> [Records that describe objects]
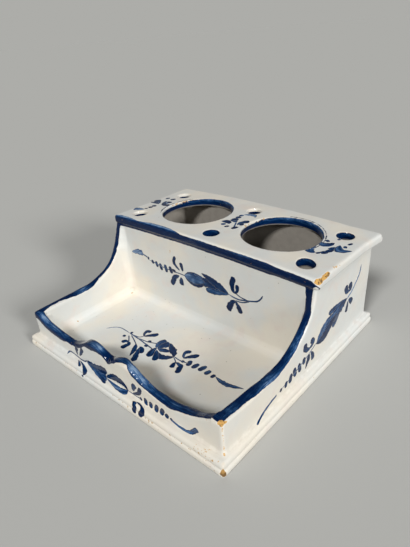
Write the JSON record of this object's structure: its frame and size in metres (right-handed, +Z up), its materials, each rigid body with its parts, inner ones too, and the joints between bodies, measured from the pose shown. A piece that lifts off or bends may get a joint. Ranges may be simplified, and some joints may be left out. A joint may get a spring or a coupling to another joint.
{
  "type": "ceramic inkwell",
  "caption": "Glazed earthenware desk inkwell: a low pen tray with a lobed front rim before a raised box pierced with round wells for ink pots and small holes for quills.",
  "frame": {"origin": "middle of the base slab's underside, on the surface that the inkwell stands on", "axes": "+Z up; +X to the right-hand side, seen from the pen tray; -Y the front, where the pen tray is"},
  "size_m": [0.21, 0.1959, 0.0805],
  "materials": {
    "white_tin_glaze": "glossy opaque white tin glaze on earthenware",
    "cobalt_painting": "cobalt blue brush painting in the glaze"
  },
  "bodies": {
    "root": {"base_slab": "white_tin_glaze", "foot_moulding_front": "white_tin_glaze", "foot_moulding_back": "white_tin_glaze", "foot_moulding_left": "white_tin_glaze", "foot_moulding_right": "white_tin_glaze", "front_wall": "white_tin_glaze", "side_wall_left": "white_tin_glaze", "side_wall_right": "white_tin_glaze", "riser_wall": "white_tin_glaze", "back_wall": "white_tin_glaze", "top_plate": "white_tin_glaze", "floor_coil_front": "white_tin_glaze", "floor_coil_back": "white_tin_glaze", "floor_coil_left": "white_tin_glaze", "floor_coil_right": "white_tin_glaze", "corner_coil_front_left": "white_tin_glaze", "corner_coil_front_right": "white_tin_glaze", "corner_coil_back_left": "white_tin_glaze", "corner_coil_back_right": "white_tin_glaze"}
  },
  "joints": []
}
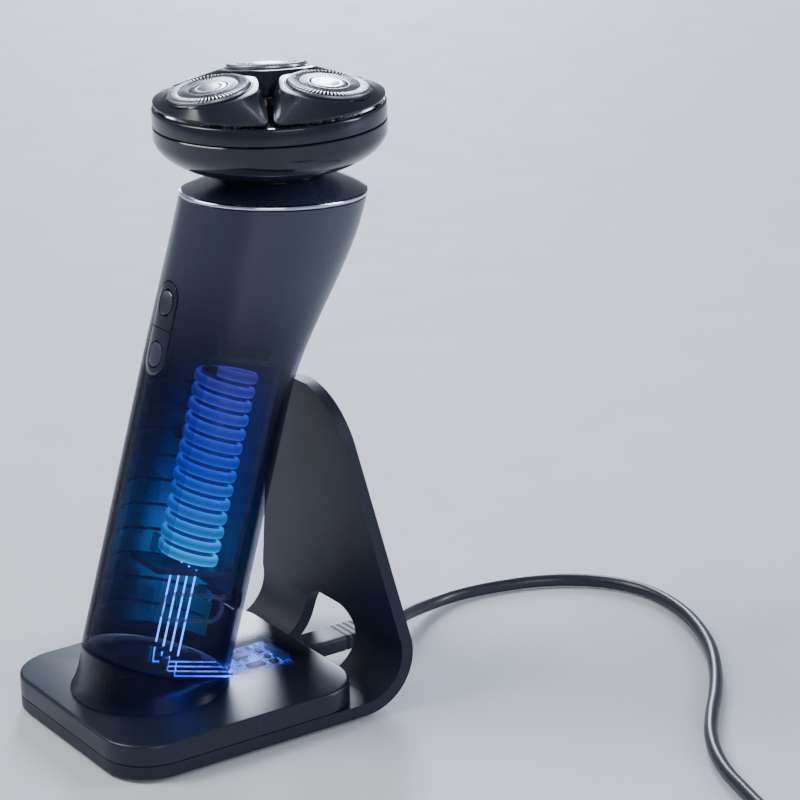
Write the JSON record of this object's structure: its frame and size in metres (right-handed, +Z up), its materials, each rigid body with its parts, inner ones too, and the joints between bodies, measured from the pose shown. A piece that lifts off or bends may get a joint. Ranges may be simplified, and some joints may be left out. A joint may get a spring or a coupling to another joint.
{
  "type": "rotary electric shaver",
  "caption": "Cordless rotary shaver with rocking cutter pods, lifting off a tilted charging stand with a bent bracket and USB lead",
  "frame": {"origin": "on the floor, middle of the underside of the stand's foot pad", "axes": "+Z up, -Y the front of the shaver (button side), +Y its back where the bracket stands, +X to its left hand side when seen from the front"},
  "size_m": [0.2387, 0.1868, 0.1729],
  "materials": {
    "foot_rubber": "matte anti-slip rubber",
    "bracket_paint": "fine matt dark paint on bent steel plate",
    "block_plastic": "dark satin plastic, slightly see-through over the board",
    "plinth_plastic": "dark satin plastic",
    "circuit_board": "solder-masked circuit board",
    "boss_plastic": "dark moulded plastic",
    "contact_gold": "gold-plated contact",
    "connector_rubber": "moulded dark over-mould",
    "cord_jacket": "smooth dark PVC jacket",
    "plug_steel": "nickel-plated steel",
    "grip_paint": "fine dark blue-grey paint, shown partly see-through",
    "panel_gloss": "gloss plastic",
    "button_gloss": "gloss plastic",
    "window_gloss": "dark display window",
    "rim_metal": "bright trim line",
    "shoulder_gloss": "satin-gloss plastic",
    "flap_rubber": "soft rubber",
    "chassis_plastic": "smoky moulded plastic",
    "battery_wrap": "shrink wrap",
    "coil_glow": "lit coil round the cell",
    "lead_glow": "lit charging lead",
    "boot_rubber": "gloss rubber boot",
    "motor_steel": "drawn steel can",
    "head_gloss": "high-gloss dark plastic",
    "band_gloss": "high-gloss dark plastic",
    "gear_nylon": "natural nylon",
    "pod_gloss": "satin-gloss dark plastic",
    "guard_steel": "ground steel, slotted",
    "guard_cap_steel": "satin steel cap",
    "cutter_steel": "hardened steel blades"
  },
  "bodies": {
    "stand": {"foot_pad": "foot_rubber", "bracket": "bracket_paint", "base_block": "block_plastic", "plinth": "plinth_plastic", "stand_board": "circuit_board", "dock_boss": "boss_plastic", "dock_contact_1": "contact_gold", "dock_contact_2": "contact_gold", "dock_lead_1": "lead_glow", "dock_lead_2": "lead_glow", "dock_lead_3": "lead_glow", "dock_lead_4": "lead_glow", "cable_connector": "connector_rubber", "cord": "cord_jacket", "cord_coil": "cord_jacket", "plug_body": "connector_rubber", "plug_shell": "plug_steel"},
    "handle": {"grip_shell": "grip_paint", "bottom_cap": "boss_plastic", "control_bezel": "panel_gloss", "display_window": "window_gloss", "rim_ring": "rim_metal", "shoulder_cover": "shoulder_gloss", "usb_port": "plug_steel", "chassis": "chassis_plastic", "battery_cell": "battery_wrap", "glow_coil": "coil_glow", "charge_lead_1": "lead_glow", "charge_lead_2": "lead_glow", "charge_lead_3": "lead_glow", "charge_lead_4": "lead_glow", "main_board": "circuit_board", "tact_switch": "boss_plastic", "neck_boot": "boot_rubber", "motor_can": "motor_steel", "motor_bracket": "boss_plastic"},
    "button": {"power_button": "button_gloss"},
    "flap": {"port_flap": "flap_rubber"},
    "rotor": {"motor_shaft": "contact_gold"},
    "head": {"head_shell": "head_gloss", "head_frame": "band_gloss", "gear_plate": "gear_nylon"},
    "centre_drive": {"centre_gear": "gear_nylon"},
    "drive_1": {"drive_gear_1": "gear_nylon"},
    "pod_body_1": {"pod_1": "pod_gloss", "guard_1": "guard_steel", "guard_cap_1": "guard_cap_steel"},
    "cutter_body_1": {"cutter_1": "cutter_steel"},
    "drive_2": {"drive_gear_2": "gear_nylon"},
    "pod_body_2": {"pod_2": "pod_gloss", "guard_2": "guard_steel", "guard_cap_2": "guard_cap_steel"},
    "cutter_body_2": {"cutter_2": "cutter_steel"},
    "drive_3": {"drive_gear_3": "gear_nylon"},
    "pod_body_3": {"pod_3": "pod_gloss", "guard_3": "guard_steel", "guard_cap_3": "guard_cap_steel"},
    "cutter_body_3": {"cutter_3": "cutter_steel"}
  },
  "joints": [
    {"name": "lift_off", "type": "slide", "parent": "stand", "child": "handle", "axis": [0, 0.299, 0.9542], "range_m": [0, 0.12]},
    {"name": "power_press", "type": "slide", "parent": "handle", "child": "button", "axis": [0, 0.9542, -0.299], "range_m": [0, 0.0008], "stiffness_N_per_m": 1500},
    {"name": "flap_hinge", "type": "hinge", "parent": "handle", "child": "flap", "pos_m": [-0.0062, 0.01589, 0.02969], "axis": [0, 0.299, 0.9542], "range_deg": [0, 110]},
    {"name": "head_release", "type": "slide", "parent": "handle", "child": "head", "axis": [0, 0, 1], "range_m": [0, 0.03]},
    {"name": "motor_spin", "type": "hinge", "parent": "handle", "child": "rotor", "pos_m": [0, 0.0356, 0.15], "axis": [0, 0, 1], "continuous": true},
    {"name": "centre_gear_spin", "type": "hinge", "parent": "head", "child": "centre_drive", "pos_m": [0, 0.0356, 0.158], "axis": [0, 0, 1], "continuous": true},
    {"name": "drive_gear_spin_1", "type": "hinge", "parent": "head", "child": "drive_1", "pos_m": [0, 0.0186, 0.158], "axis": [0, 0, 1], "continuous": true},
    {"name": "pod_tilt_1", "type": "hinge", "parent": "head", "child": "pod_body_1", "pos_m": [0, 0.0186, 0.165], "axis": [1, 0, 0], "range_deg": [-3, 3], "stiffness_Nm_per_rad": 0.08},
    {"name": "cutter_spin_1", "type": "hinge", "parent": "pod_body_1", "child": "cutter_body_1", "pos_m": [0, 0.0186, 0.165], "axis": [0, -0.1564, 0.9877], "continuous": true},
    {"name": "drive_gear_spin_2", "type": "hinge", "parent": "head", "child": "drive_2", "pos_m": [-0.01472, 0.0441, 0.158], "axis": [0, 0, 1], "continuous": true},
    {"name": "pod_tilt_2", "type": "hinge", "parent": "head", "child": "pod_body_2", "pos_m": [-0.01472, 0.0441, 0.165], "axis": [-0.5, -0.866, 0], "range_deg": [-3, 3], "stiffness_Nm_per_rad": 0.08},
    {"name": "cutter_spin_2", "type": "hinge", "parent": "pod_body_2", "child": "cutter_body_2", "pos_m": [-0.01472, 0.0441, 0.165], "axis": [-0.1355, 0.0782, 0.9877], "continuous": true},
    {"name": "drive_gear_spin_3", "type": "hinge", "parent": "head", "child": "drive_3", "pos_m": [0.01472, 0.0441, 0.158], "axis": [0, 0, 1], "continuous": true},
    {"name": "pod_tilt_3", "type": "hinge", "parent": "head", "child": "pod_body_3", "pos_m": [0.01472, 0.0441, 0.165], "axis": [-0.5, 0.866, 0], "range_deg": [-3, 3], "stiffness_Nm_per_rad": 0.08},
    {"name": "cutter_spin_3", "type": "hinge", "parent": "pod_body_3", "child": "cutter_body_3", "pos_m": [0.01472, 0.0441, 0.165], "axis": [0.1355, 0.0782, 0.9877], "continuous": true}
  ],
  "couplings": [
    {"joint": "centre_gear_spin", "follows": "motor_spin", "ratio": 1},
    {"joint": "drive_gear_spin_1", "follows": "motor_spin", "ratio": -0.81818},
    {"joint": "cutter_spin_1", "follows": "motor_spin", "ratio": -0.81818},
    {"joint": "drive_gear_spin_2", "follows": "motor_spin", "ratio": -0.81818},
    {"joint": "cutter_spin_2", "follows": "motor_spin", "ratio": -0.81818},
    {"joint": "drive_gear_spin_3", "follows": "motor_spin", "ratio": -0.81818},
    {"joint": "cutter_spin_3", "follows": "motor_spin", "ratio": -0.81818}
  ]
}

> [Your instructions]
Collect each line containing the string "with".

> [Output of the task]
Write the JSON record of this object's structure: its frame and size in metres (right-handed, +Z up), its materials, each rigid body with its parts, inner ones too, and the joints between bodies, measured from the pose shown. A piece that lifts off or bends may get a joint. Ranges may be simplified, and some joints may be left out. A joint may get a spring or a coupling to another joint.
  "caption": "Glazed earthenware desk inkwell: a low pen tray with a lobed front rim before a raised box pierced with round wells for ink pots and small holes for quills.",
Write the JSON record of this object's structure: its frame and size in metres (right-handed, +Z up), its materials, each rigid body with its parts, inner ones too, and the joints between bodies, measured from the pose shown. A piece that lifts off or bends may get a joint. Ranges may be simplified, and some joints may be left out. A joint may get a spring or a coupling to another joint.
  "caption": "Cordless rotary shaver with rocking cutter pods, lifting off a tilted charging stand with a bent bracket and USB lead",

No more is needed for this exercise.